Fast Fourier Transforms

The Discrete Fourier Transform (DFT) plays an important role in many scientific and technical applications, including time-series and waveform analysis, solutions to linear partial differential equations, convolution, digital signal processing, and image filtering. Many algorithms have been proposed to compute DFTs with a good efficiency and the most famous clas of efficient algorithms is generally referred to as fast Fourier transform (FFT) algorithms.

The 2DECOMP&FFT is providing an API to perform FFTs at scale using 1D and 2D Domain Decompositions on both CPUs and on GPUs. Although capable of doing actual FFT computations, 2DECOMP&FFT is mainly designed to performs data management and communications. The actual computations of 1D FFTs are delegated to a 3rd-party FFT library, assuming it is already fully optimised to run on a single CPU core. 2DECOMP&FFT interfaces with several every popular FFT implementations so users have the freedom to choose their favourite packages.

Here is the list of FFT engines:

  • Generic - This is 2DECOMP&FFT’s own FFT implementation. It is based on an algorithm that is attributed to Glassman (refer to Glassman’s general N Fast Fourier Transform). It is not particularly efficient, but serves two purposes:

    • It makes the package independent to external libraries, aiding portability.
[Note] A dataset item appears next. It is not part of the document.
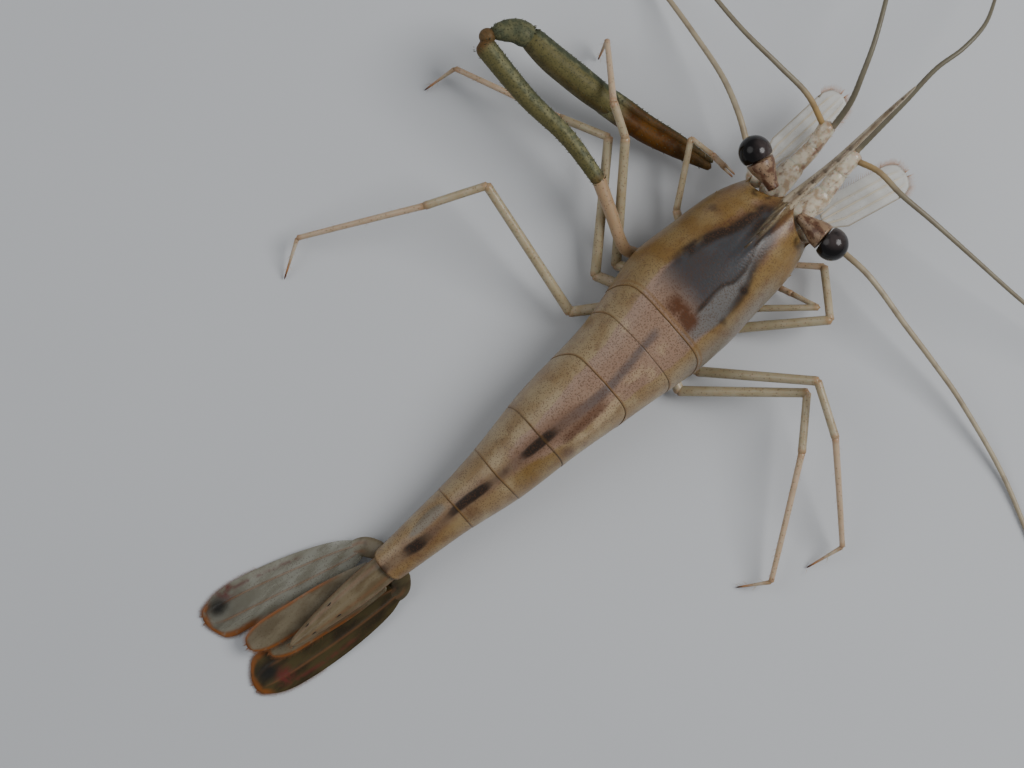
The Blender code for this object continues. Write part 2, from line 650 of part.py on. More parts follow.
def build_eyes(parts, cutters):
    for side, centre in EYE_CENTRES.items():
        centre = Vector(centre)
        base = mirrored(STALK_BASE, side)
        outward = (centre - base).normalized()
        cup = centre - outward * 0.55 * EYE_RADIUS
        stalk = tube(
            "eyestalk_" + side,
            [base, base.lerp(cup, 0.35), base.lerp(cup, 0.75), cup],
            [0.95, 1.15, 1.6, 1.8], parts,
        )
        paint(stalk, SHELL)
        bm = bmesh.new()
        turn = outward.to_track_quat("Z", "Y").to_matrix().to_4x4()
        bmesh.ops.create_uvsphere(
            bm, u_segments=16, v_segments=10, radius=EYE_RADIUS, matrix=Matrix.Translation(centre) @ turn,
        )
        cut = bmesh.ops.bisect_plane(
            bm, geom=bm.verts[:] + bm.edges[:] + bm.faces[:], dist=1e-4, plane_co=cup + outward * GAP,
            plane_no=-outward, clear_outer=True,
        )
        rim = [e for e in cut["geom_cut"] if isinstance(e, bmesh.types.BMEdge)]
        bmesh.ops.holes_fill(bm, edges=rim)
        paint(add_object("cornea_" + side, bm, parts), DARK)


def build_antennules(parts, cutters):
    for side, joints in PEDUNCLES.items():
        points = [mirrored(PEDUNCLE_BASE, side), *map(Vector, joints)]
        pieces = []
        for k, (a, b) in enumerate(zip(points, points[1:])):
            radii = (PEDUNCLE_RADII[k], PEDUNCLE_RADII[k + 1] * 1.05)
            pieces.append(bar("segment", a, b, radii, cutters))
        spike = bmesh.new()
        outer = side_sign(side)
        cone(spike, points[0] + Vector((outer * 1.5, 2.2, 0)), (outer * 0.3, 1, 0), 0.5, 2.4, 0.6)
        pieces.append(add_object("stylocerite", spike, cutters))
        peduncle = fuse("antennule_peduncle_" + side, pieces, parts)
        paint(peduncle, CLEAR)


def build_flagella(parts):
    for name, waypoints in FLAGELLA.items():
        path = smooth_path(waypoints, FLAGELLUM_STEP)
        radii = taper(FLAGELLUM_RADII, len(path))
        flagellum = tube(name + "_flagellum", path, radii, parts, resolution=1)
        press_flat(flagellum)
        paint(flagellum, LIMB)


def build_antenna_bases(parts, cutters):
    for side in ("left", "right"):
        knob_centre = mirrored(ANTENNA_BASE, side)
        joint = mirrored(ANTENNA_JOINT, side)
        knob = bmesh.new()
        bmesh.ops.create_icosphere(
            knob, subdivisions=2, radius=ANTENNA_BASE_RADIUS, matrix=Matrix.Translation(knob_centre),
        )
        pieces = [add_object("knob", knob, cutters), bar("joint", knob_centre, joint, (1.0, 0.85), cutters)]
        paint(fuse("antenna_base_" + side, pieces, parts), SHELL)


def scale_half_width(s, widest):
    """Half width of the antennal scale from its root to its rounded tip."""
    root = 0.5 + 0.5 * min(1.0, s / 0.22)
    tip = math.sqrt(max(0.0, 1 - max(0.0, (s - 0.8) / 0.2) ** 2))
    return widest * min(root, 0.5 + 0.5 * tip)


def build_scales(parts):
    for side, root in SCALE_ROOTS.items():
        forward, right = heading_vectors(SCALE_HEADINGS[side])
        start = Vector(root)
        outer = side_sign(side)
        length = SCALE_LENGTHS[side]
        widest = SCALE_HALF_WIDTHS[side]

        def place(s, t, upper, forward=forward, right=right, start=start, outer=outer, length=length, widest=widest):
            point = start + forward * length * s + right * t * scale_half_width(s, widest)
            outer_side = t * outer > 0.9
            if outer_side and s > 0.8:
                point -= forward * length * (s - 0.8) * 0.2
            rib = RIB_HEIGHT if abs(t * outer - 0.5) < 0.1 else 0.0
            thickness = VANE_THICKNESS - 0.12 * abs(t)
            point.z += 0.25 * math.cos(t * 1.2) - 0.5 * s
            if upper:
                point.z += thickness + rib
            return point

        paint(vane("antennal_scale_" + side, parts, place, 8, 4), CLEAR)


def build_maxillipeds(parts, cutters):
    for side in ("left", "right"):
        points = [mirrored(p, side) for p in MAXILLIPED]
        pieces = [bar("s", a, b, (0.62 - 0.08 * k, 0.56 - 0.1 * k), cutters)
                  for k, (a, b) in enumerate(zip(points, points[1:]))]
        paint(fuse("maxilliped_" + side, pieces, parts), LIMB)


# Legs


def leg_root(y, level, side):
    """Where a leg meets the side of the sternum."""
    half = along([(row[0], row[1]) for row in STERNUM], y)
    return body_point(y, side_sign(side) * (half + 0.2 + GAP + 0.25), level)


def build_legs(parts, cutters):
    for name, ((y, level), joints) in LEGS.items():
        side = name.split("_")[-1]
        points = [leg_root(y, level, side), *map(Vector, joints)]
        pieces = [bar("segment", a, b, radii, cutters) for a, b, radii in zip(points, points[1:], LEG_RADII)]
        leg = fuse(name, pieces, parts)
        press_flat(leg)
        paint(leg, LIMB)


def build_pincer_legs(parts, cutters):
    for name, ((y, level), joints) in PINCER_LEGS.items():
        side = name.split("_")[-1]
        points = [leg_root(y, level, side), *map(Vector, joints)]
        pieces = [bar("segment", a, b, radii, cutters) for a, b, radii in zip(points, points[1:], PINCER_RADII)]
        way = (points[-1] - points[-2]).normalized()
        across = way.cross(Vector((0, 0, 1))).normalized()
        for turn in (-1, 1):
            start = points[-1] - way * 0.35 + across * turn * 0.24
            tip = points[-1] + way * PINCER_FINGER + across * turn * 0.3
            pieces.append(bar("finger", start, tip, (0.24, 0.2), cutters))
        leg = fuse(name, pieces, parts)
        press_flat(leg)
        paint(leg, LIMB)


def spinule_rows(points, radii, turns):
    """Rows of small forward-leaning spines along a limb, at the given angles round it."""
    bm = bmesh.new()
    path = smooth_path(points, SPINULE_PITCH)
    for k in range(1, len(path) - 1):
        way = (path[k + 1] - path[k - 1]).normalized()
        level = Vector((way.y, -way.x, 0)).normalized()
        rise = level.cross(way)
        radius = spread(radii, k / (len(path) - 1))
        size = 0.85 + 0.3 * ((k * 7) % 5) / 4
        for turn in turns:
            angle = math.radians(turn)
            out = level * math.cos(angle) + rise * math.sin(angle)
            place = path[k] + out * radius * 0.96
            cone(bm, place, out + 0.6 * way, SPINULE_RADIUS, SPINULE_HEIGHT * size, 0.4, sides=4)
    return bm


def limb_with_spinules(name, points, radii, turns, extra, parts, cutters, finish):
    path = smooth_path(points, 2.4)
    stem = tube("stem", path, taper(radii, len(path)), cutters)
    spines = add_object("spinules", spinule_rows(points, radii, turns), cutters)
    limb = fuse(name, [stem, *extra, spines], parts)
    paint(limb, finish)


def build_cheliped(parts, cutters):
    root = leg_root(3.0, 2.4, "left")
    coxa = bar("coxa", root, ARM[0], (0.95, 0.9), cutters)
    limb_with_spinules("cheliped_left_arm", ARM, ARM_RADII, (), [coxa], parts, cutters, LIMB)
    limb_with_spinules("cheliped_left_carpus", CARPUS, CARPUS_RADII, (20, 160), [], parts, cutters, GREEN)
    extra = []
    for points, radii in ((KNUCKLE, KNUCKLE_RADII), (FIXED_FINGER, FIXED_RADII)):
        path = smooth_path(points, 1.6)
        extra.append(tube("extra", path, taper(radii, len(path)), cutters))
    limb_with_spinules("cheliped_left_palm", PALM, PALM_RADII, (-15, 165), extra, parts, cutters, GREEN)
    path = smooth_path(MOVING_FINGER, 2.6)
    moving = tube("cheliped_left_finger", path, taper(MOVING_RADII, len(path)), parts)
    paint(moving, GREEN)


# Tail fan and swimmerets


def telson_x(y):
    first, last = TELSON[0][0], TELSON[-1][0]
    f = (y - first) / (last - first)
    return TELSON_BEND_X[0] + (TELSON_BEND_X[1] - TELSON_BEND_X[0]) * f


def build_telson(parts, cutters):
    rings = []
    for y, half, low, high in TELSON:
        shape = ((-1, 0.25), (-0.75, 0.8), (0, 1.0), (0.75, 0.8), (1, 0.25), (0.8, 0.0), (-0.8, 0.0))
        rings.append([Vector((telson_x(y) + a * half, y, low + b * (high - low))) for a, b in shape])
    blade = loft("blade", rings, cutters)
    bm = bmesh.new()
    for y in TELSON_SPINES:
        half = along([(row[0], row[1]) for row in reversed(TELSON)], y)
        high = along([(row[0], row[3]) for row in reversed(TELSON)], y)
        for turn in (-1, 1):
            cone(bm, (telson_x(y) + turn * 0.6 * half, y, high - 0.25), (0, -1, 0.35), 0.25, 0.8, 0.3)
    spines = add_object("spines", bm, cutters)
    paint(fuse("telson", [blade, spines], parts), FAN)


def endopod_width(s, t):
    """Half width of an inner tail fan blade from its root to its rounded end."""
    root = 0.32 + 0.68 * math.sin(min(1.0, s / 0.45) * math.pi / 2)
    tip = math.sqrt(max(0.0, 1 - max(0.0, (s - 0.78) / 0.22) ** 2))
    return ENDOPOD_HALF * min(root, 0.12 + 0.88 * tip)


def fan_blade(name, root, heading, length, width, levels, ribs, parts):
    """A tail fan blade; width(s, t) is its half width on the side that t lies on."""
    forward, right = heading_vectors(heading)
    start = Vector((*root, 0))
    root_z, tip_z = levels

    def place(s, t, upper):
        point = start + forward * length * s + right * t * width(s, t)
        sink = min(1.0, s / 0.7)
        point.z = root_z + (tip_z - root_z) * (1 - (1 - sink) ** 1.6)
        if upper:
            rib = RIB_HEIGHT if any(abs(t - r) < 0.1 for r in ribs) and 0.25 < s < 0.9 else 0.0
            point.z += VANE_THICKNESS - 0.12 * abs(t) + rib
        return point

    return vane(name, parts, place, 12, 6)


def build_tail_fan(parts, cutters):
    build_telson(parts, cutters)
    for side in ("left", "right"):
        outer = side_sign(side)

        def exopod_width(s, t, outer=outer):
            return along(EXOPOD_INNER if t * outer > 0 else EXOPOD_OUTER, s)

        root, heading = EXOPODS[side]
        blade = fan_blade("blade", root, heading, EXOPOD_LENGTH, exopod_width, EXOPOD_Z, (0.333, -0.333), cutters)
        hip = bar("hip", (HIP_X[side], -54.0, 2.2), (*root, 2.0), (0.72, 0.8), cutters)
        knee = bar("knee", (*root, 1.9), Vector((*root, 1.7)) + heading_vectors(heading)[0] * 3.0, (0.8, 0.5), cutters)
        paint(fuse("uropod_exopod_" + side, [blade, hip, knee], parts), FAN)
        root, heading = ENDOPODS[side]
        endopod = fan_blade(
            "uropod_endopod_" + side, root, heading, ENDOPOD_LENGTHS[side], endopod_width, ENDOPOD_Z[side], (), parts,
        )
        paint(endopod, FAN)


def build_pleopods(parts, cutters):
    for number, (y, level, length) in PLEOPODS.items():
        for side in ("left", "right"):
            outer = side_sign(side)
            across = PLEOPOD_SPREAD * along(HALF_WIDTH, y)
            root = body_point(y, outer * across, level)
            elbow = Vector((root.x, y - 1.3, 2.2))
            half = PLEOPOD_HALF * along(HALF_WIDTH, y)
            stem = bar("stem", root, elbow, (0.6, 0.6), cutters)

            def place(s, t, upper, elbow=elbow, half=half, length=length):
                width = half * (0.35 + 0.65 * math.sin(min(1.0, 0.15 + 1.1 * s) * math.pi) ** 0.6)
                point = elbow + Vector((t * width, -length * s, 0))
                point.z = max(0.0, 1.9 - 3.0 * s)
                if upper:
                    point.z += 0.55
                return point

            leaf = vane("leaf", cutters, place, 6, 2)
            paint(fuse(f"pleopod_{number}_{side}", [stem, leaf], parts), CLEAR)


def main():
    clear_scene()
    parts = make_collection("amazon_river_prawn")
    cutters = make_collection("joined_pieces", hidden=True)
    build_carapace(parts, cutters)
    build_rostrum(parts, cutters)
    build_abdomen(parts)
    build_thorax_underside(parts, cutters)
    build_eyes(parts, cutters)
    build_antennules(parts, cutters)
    build_flagella(parts)
    build_antenna_bases(parts, cutters)
    build_scales(parts)
    build_maxillipeds(parts, cutters)
    build_legs(parts, cutters)
    build_pincer_legs(parts, cutters)
    build_cheliped(parts, cutters)
    build_tail_fan(parts, cutters)
    build_pleopods(parts, cutters)


main()
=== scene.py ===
# %% [markdown]
# # Amazon river prawn
#
# The solid model of this prawn already has every part at its real size and in its place.
# This notebook dresses it: each shell plate, limb, feeler and blade is modelled again with
# a thinner, smoother shape, and gets its own markings and finish.
#
# The first cell loads the solids. They show where each part sits, and they stay hidden
# behind the new pieces. The animal lies on the floor z = 0 with its head towards +Y and its
# right side towards +X. Sizes below are in millimetres and are written in metres at the end
# of each piece.

# %% Load the frame
import math
import random
from collections import namedtuple

import bmesh
import bpy
from mathutils import Matrix, Vector


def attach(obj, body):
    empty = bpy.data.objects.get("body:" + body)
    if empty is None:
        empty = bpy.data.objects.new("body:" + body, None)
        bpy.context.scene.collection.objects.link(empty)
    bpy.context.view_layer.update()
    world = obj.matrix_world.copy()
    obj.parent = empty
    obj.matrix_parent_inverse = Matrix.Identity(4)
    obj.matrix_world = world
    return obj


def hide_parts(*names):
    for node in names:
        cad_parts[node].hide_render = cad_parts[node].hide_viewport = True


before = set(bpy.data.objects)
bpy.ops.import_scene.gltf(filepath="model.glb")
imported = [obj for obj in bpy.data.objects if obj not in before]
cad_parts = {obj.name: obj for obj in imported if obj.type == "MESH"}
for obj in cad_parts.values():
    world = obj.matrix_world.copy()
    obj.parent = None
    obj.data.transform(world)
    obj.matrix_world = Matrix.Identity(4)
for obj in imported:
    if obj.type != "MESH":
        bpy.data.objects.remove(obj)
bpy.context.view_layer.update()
MM = 0.001

# %% [markdown]
# ## Camera
#
# The prawn is seen from straight above, with its head to the upper right. A camera that
# hangs over the back shows that view. Its turn about the vertical sets which way the body
# runs across the picture, and its lens follows from how much floor the picture shows.

# %% Camera
CAMERA_PLACE = (-6.31, -24.04, 300.0)
CAMERA_TURN = 48.16
FLOOR_SEEN = 141.5
SENSOR = 36.0
CLIP_START = 0.01

camera = bpy.data.objects.new("camera", bpy.data.cameras.new("camera"))
camera.location = Vector(CAMERA_PLACE) * MM
camera.rotation_euler = (0, 0, math.radians(CAMERA_TURN))
camera.data.sensor_width = SENSOR
camera.data.lens = SENSOR * CAMERA_PLACE[2] / FLOOR_SEEN
camera.data.clip_start = CLIP_START
bpy.context.scene.collection.objects.link(camera)
bpy.context.scene.camera = camera
print("lens:", round(camera.data.lens, 1))

# %% [markdown]
# ## Material helpers
#
# Real shell is never one flat colour. Each finish below is a small network of nodes, and
# these helpers keep the networks short. All patterns are measured in millimetres on the
# object's own coordinates, so a speckle is as large on a leg as on the back.

# %% Material helpers
COAT_ROUGHNESS = 0.15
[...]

    • It takes over the computation if the external FFT engine fails to work (for example, if a user mistakenly passes in an input with length not supported by the underlying FFT engine).

    It is not recommended to use this FFT engine in production works as it may lose 2 digits of accuracy when running in double-precision mode.

  • FFTW - FFTW is the most popular open-source FFT implementation and it likely to work reasonably well on all hardware due to its auto-tuning feather. Version 3.x of FFTW API is used. Version 3.3 of FFTW contains a Fortran 2003 interface, as well as the old legacy Fortran interface. A second FFTW implementation based on the new interface is also available in 2DECOMP&FFT, labelled FFTW_f03. One benefit of the F2003 interface is the guaranteed memory alignment, although this does not seem to make any major difference in term of performances. Many vendors support (such as CRAY) directly support FFTW on their systems.

  • MKL - The Intel Math Kernel Library implementation is to help port the code onto systems using Intel CPUs. It is also possible to link the FFTW implementation above directly to MKL.

  • cuFFT - This FFT backhand enable 2DECOMP&FFT to run on NVIDIA GPUs. It is available in conjunction with the NVHPC compiler.